◆ **Exercise details**
Locate the line that contains "List this object's" in the entries below. Retype it and all following lines through the final one, character for character.
------------------------
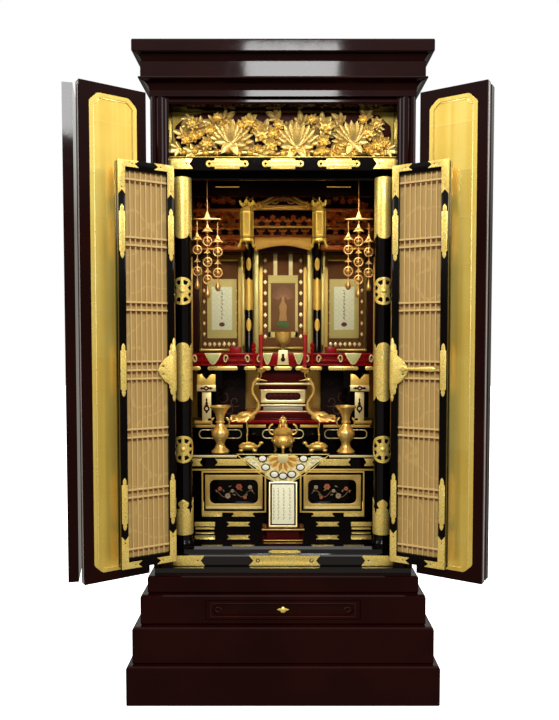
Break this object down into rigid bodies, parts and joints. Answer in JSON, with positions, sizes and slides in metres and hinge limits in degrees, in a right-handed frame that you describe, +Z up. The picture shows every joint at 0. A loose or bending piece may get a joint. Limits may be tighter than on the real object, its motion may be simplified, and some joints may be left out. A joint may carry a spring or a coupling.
{
  "type": "household altar cabinet",
  "caption": "Lacquered household altar cabinet on a stepped base, with folding outer and inner doors and a gilded shrine, scrolls and altar implements inside.",
  "frame": {"origin": "centre of the base's underside", "axes": "+Z up, the open front faces -Y, +X to the right seen from the front"},
  "size_m": [1.0368, 0.616, 1.585],
  "materials": {
    "maroon_lacquer": "very dark maroon-brown lacquer polished to a mirror gloss",
    "black_lacquer": "glossy black lacquer",
    "gold_leaf": "pale gold leaf on lacquered wood, satin",
    "gilded_carving": "carved wood, gilded, with brown recesses",
    "brass": "bright polished brass with chased ornament",
    "red_lacquer": "vermilion red lacquer, semi-gloss",
    "door_gauze": "tan silk gauze behind fine wooden lattice",
    "scroll_silk": "gold and brown silk brocade mounting",
    "brocade": "gold brocade with a woven medallion",
    "paper": "cream paper in a dark lacquered frame",
    "red_wax": "red wax, satin"
  },
  "bodies": {
    "cabinet": {"base_step_1": "maroon_lacquer", "base_step_2": "maroon_lacquer", "base_step_3": "maroon_lacquer", "base_step_4": "maroon_lacquer", "case_floor": "black_lacquer", "left_post": "maroon_lacquer", "right_post": "maroon_lacquer", "left_side": "maroon_lacquer", "right_side": "maroon_lacquer", "back_board": "black_lacquer", "crown": "maroon_lacquer", "lintel": "black_lacquer", "transom_carving": "gilded_carving", "left_column": "black_lacquer", "right_column": "black_lacquer", "lower_cupboard": "black_lacquer", "altar_shelf": "black_lacquer", "middle_shelf": "black_lacquer", "upper_shelf": "black_lacquer", "dais": "red_lacquer", "red_railing": "red_lacquer", "shrine": "gilded_carving", "ceiling_beams": "black_lacquer", "centre_scroll": "scroll_silk", "left_scroll": "scroll_silk", "right_scroll": "scroll_silk", "left_lantern": "brass", "right_lantern": "brass", "left_pendant": "brass", "right_pendant": "brass", "left_flower_vase": "brass", "right_flower_vase": "brass", "left_crane_candlestick": "brass", "right_crane_candlestick": "brass", "left_candle": "red_wax", "right_candle": "red_wax", "censer": "brass", "censer_lid": "brass", "offering_cup": "brass", "book_stand": "red_lacquer", "memorial_book": "paper", "altar_cloth": "brocade"},
    "drawer": {"drawer": "maroon_lacquer", "drawer_knob": "brass"},
    "left_outer_door": {"left_outer_leaf": "maroon_lacquer", "left_outer_gold_panel": "gold_leaf"},
    "left_outer_fold": {"left_outer_fold_leaf": "maroon_lacquer", "left_fold_gold_panel": "gold_leaf"},
    "left_inner_door": {"left_inner_frame": "black_lacquer", "left_inner_screen": "door_gauze"},
    "left_inner_fold": {"left_inner_fold_frame": "black_lacquer", "left_inner_fold_screen": "door_gauze"},
    "right_outer_door": {"right_outer_leaf": "maroon_lacquer", "right_outer_gold_panel": "gold_leaf"},
    "right_outer_fold": {"right_outer_fold_leaf": "maroon_lacquer", "right_fold_gold_panel": "gold_leaf"},
    "right_inner_door": {"right_inner_frame": "black_lacquer", "right_inner_screen": "door_gauze"},
    "right_inner_fold": {"right_inner_fold_frame": "black_lacquer", "right_inner_fold_screen": "door_gauze"}
  },
  "joints": [
    {"name": "drawer_slide", "type": "slide", "parent": "cabinet", "child": "drawer", "axis": [0, -1, 0], "range_m": [0, 0.23]},
    {"name": "left_outer_swing", "type": "hinge", "parent": "cabinet", "child": "left_outer_door", "pos_m": [-0.327, -0.2355, 0.889], "axis": [0, 0, 1], "range_deg": [0, 147]},
    {"name": "left_outer_folding", "type": "hinge", "parent": "left_outer_door", "child": "left_outer_fold", "pos_m": [-0.47839, -0.29983, 0.889], "axis": [0, 0, 1], "range_deg": [-70, 110]},
    {"name": "left_inner_swing", "type": "hinge", "parent": "cabinet", "child": "left_inner_door", "pos_m": [-0.274, -0.231, 0.818], "axis": [0, 0, 1], "range_deg": [-0.5, 150.5]},
    {"name": "left_inner_folding", "type": "hinge", "parent": "left_inner_door", "child": "left_inner_fold", "pos_m": [-0.38278, -0.31459, 0.818], "axis": [0, 0, 1], "range_deg": [-180.5, 0.5]},
    {"name": "right_outer_swing", "type": "hinge", "parent": "cabinet", "child": "right_outer_door", "pos_m": [0.327, -0.2355, 0.889], "axis": [0, 0, 1], "range_deg": [-149, 0]},
    {"name": "right_outer_folding", "type": "hinge", "parent": "right_outer_door", "child": "right_outer_fold", "pos_m": [0.48054, -0.29451, 0.889], "axis": [0, 0, 1], "range_deg": [-180, 0]},
    {"name": "right_inner_swing", "type": "hinge", "parent": "cabinet", "child": "right_inner_door", "pos_m": [0.274, -0.231, 0.818], "axis": [0, 0, 1], "range_deg": [-151.5, 0.5]},
    {"name": "right_inner_folding", "type": "hinge", "parent": "right_inner_door", "child": "right_inner_fold", "pos_m": [0.38422, -0.31268, 0.818], "axis": [0, 0, 1], "range_deg": [-0.5, 180.5]}
  ],
  "couplings": [
    {"joint": "left_inner_swing", "follows": "left_outer_swing", "ratio": 1.0204},
    {"joint": "left_inner_folding", "follows": "left_outer_swing", "ratio": -1.2245},
    {"joint": "right_inner_swing", "follows": "right_outer_swing", "ratio": 1.0134},
    {"joint": "right_inner_folding", "follows": "right_outer_swing", "ratio": -1.2081}
  ]
}
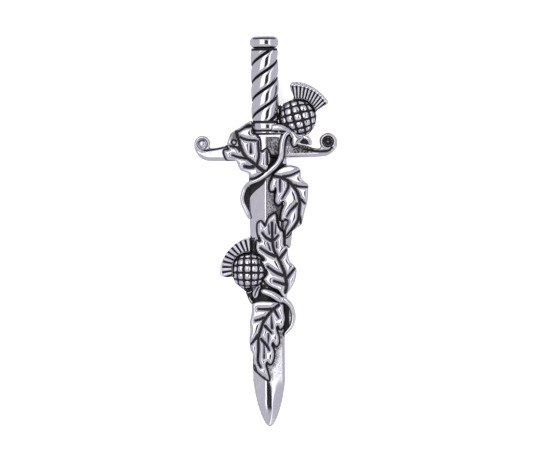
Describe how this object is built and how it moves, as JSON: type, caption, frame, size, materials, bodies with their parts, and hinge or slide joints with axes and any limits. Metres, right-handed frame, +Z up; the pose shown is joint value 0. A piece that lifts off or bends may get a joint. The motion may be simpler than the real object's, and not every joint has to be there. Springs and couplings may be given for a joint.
{
  "type": "kilt pin",
  "caption": "Dirk-shaped kilt pin in antiqued silver-tone metal: twisted grip, scrolled guard, and thistles, lobed leaves and a vine in relief over the blade, with a needle behind.",
  "frame": {"origin": "middle of the footprint, on the surface that the pin lies on", "axes": "+X to the right across the guard, +Y along the dirk towards the pommel, +Z up, out of the ornamented face"},
  "size_m": [0.0348, 0.095, 0.0119],
  "materials": {
    "antiqued_silver": "cast white metal with a bright silver-tone plate, polished high spots and a dark patina in the recesses",
    "pin_steel": "plain nickel-plated steel"
  },
  "bodies": {
    "root": {"pommel": "antiqued_silver", "grip": "antiqued_silver", "collar": "antiqued_silver", "guard": "antiqued_silver", "blade": "antiqued_silver", "vine": "antiqued_silver", "tendril": "antiqued_silver", "guard_leaf": "antiqued_silver", "shoulder_leaf": "antiqued_silver", "middle_leaf": "antiqued_silver", "lower_leaf": "antiqued_silver", "upper_thistle_bulb": "antiqued_silver", "upper_thistle_tuft": "antiqued_silver", "upper_thistle_stem": "antiqued_silver", "lower_thistle_bulb": "antiqued_silver", "lower_thistle_tuft": "antiqued_silver", "lower_thistle_stem": "antiqued_silver", "brooch_pin": "pin_steel"}
  },
  "joints": []
}
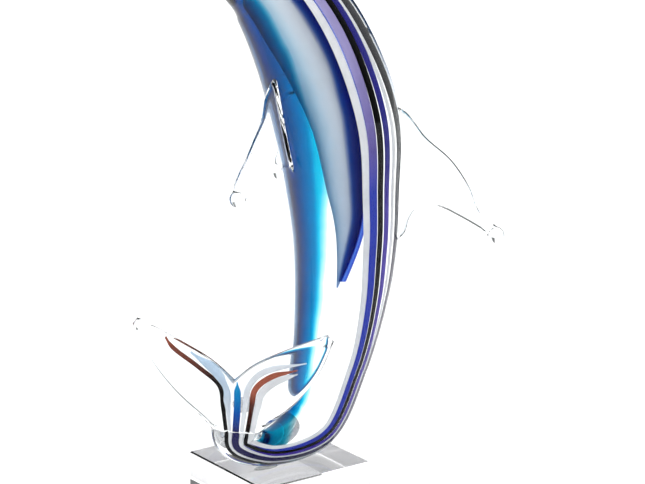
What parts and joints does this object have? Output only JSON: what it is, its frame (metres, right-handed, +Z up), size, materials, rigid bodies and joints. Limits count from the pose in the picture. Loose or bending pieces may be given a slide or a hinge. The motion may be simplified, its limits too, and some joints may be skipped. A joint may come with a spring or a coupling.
{
  "type": "art glass dolphin figurine",
  "caption": "Leaping dolphin in clear cased glass with coloured stripes and a blue core, its tail curled up over a square clear crystal block.",
  "frame": {"origin": "centre of the crystal block's underside", "axes": "+Z up from the block to the dolphin's crown, X and Y along the block's sides; the dolphin is turned on the block"},
  "size_m": [0.1884, 0.1526, 0.363],
  "materials": {
    "crystal": "cut and polished optical crystal",
    "clear_glass": "fire-polished clear soda-lime glass",
    "opal_glass": "pale opal glass, smooth",
    "jacket_glass": "deep cobalt glass, smooth",
    "blue_glass": "transparent turquoise to navy glass, smooth",
    "navy_glass": "dense navy glass, smooth",
    "white_glass": "opaque white glass, smooth",
    "violet_glass": "dense violet glass, smooth",
    "black_glass": "opaque black glass, smooth",
    "cobalt_glass": "dense cobalt glass, smooth",
    "clear_adhesive": "clear cured adhesive"
  },
  "bodies": {
    "root": {"crystal_block": "crystal", "body_casing": "clear_glass", "opal_core": "opal_glass", "cobalt_jacket": "jacket_glass", "belly_streak": "blue_glass", "navy_ridge_cane": "navy_glass", "fine_white_left_cane": "white_glass", "violet_left_cane": "violet_glass", "black_left_cane": "black_glass", "cobalt_left_cane": "cobalt_glass", "broad_white_left_cane": "white_glass", "fine_white_right_cane": "white_glass", "black_right_cane": "black_glass", "cobalt_right_cane": "cobalt_glass", "dorsal_fin": "clear_glass", "left_pectoral_fin": "clear_glass", "right_pectoral_fin": "clear_glass", "tail_flukes": "clear_glass", "navy_ridge_tail_cane": "navy_glass", "fine_white_left_tail_cane": "white_glass", "black_left_tail_cane": "black_glass", "broad_white_left_tail_cane": "white_glass", "fine_white_right_tail_cane": "white_glass", "black_right_tail_cane": "black_glass", "bond_pad": "clear_adhesive"}
  },
  "joints": []
}
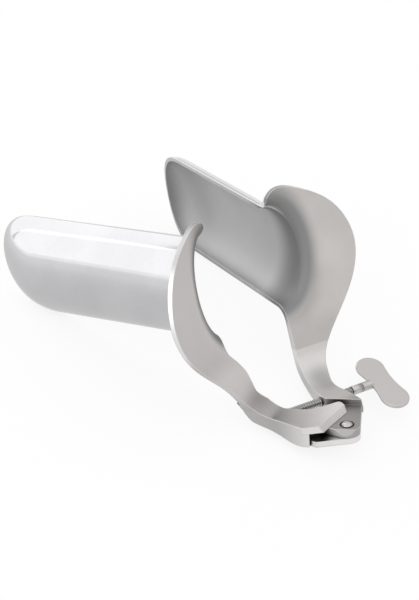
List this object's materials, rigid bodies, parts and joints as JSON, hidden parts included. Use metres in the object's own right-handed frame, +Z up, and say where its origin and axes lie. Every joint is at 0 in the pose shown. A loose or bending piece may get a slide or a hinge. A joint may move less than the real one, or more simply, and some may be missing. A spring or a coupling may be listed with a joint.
{
  "type": "vaginal speculum",
  "caption": "Steel side-screw vaginal speculum: two trough blades with flared mouths on a slotted fork hinge, spread by a wing screw, lying open.",
  "frame": {"origin": "on the floor, under the middle of the whole part as it lies open on its fork and the two blades' noses", "axes": "+Z up from the floor, +Y towards the blades' noses, +X towards the right valve and the wing key"},
  "size_m": [0.1036, 0.1558, 0.0681],
  "materials": {
    "satin_steel": "satin",
    "polished_steel": "polished"
  },
  "bodies": {
    "left": {"left_valve": "satin_steel", "hinge_rivet": "polished_steel"},
    "right": {"right_valve": "satin_steel"},
    "screw": {"screw_spindle": "polished_steel"},
    "wing": {"wing_key": "satin_steel"}
  },
  "joints": [
    {"name": "spread", "type": "hinge", "parent": "left", "child": "right", "pos_m": [0, -0.07136, 0.01144], "axis": [0, -0.3305, -0.9438], "range_deg": [-34.2, 8]},
    {"name": "screw_travel", "type": "slide", "parent": "right", "child": "screw", "axis": [-0.9558, 0.2775, -0.0972], "range_m": [-0.0172, 0.0041]},
    {"name": "screw_turn", "type": "hinge", "parent": "screw", "child": "wing", "pos_m": [0.02508, -0.05868, 0.00673], "axis": [-0.9558, 0.2775, -0.0972], "range_deg": [-5600, 1320]}
  ],
  "couplings": [
    {"joint": "screw_travel", "follows": "spread", "m_per_rad": 0.0285},
    {"joint": "screw_turn", "follows": "spread", "ratio": 162.79}
  ]
}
------------------------
◆ **Task response**
List this object's materials, rigid bodies, parts and joints as JSON, hidden parts included. Use metres in the object's own right-handed frame, +Z up, and say where its origin and axes lie. Every joint is at 0 in the pose shown. A loose or bending piece may get a slide or a hinge. A joint may move less than the real one, or more simply, and some may be missing. A spring or a coupling may be listed with a joint.
{
  "type": "vaginal speculum",
  "caption": "Steel side-screw vaginal speculum: two trough blades with flared mouths on a slotted fork hinge, spread by a wing screw, lying open.",
  "frame": {"origin": "on the floor, under the middle of the whole part as it lies open on its fork and the two blades' noses", "axes": "+Z up from the floor, +Y towards the blades' noses, +X towards the right valve and the wing key"},
  "size_m": [0.1036, 0.1558, 0.0681],
  "materials": {
    "satin_steel": "satin",
    "polished_steel": "polished"
  },
  "bodies": {
    "left": {"left_valve": "satin_steel", "hinge_rivet": "polished_steel"},
    "right": {"right_valve": "satin_steel"},
    "screw": {"screw_spindle": "polished_steel"},
    "wing": {"wing_key": "satin_steel"}
  },
  "joints": [
    {"name": "spread", "type": "hinge", "parent": "left", "child": "right", "pos_m": [0, -0.07136, 0.01144], "axis": [0, -0.3305, -0.9438], "range_deg": [-34.2, 8]},
    {"name": "screw_travel", "type": "slide", "parent": "right", "child": "screw", "axis": [-0.9558, 0.2775, -0.0972], "range_m": [-0.0172, 0.0041]},
    {"name": "screw_turn", "type": "hinge", "parent": "screw", "child": "wing", "pos_m": [0.02508, -0.05868, 0.00673], "axis": [-0.9558, 0.2775, -0.0972], "range_deg": [-5600, 1320]}
  ],
  "couplings": [
    {"joint": "screw_travel", "follows": "spread", "m_per_rad": 0.0285},
    {"joint": "screw_turn", "follows": "spread", "ratio": 162.79}
  ]
}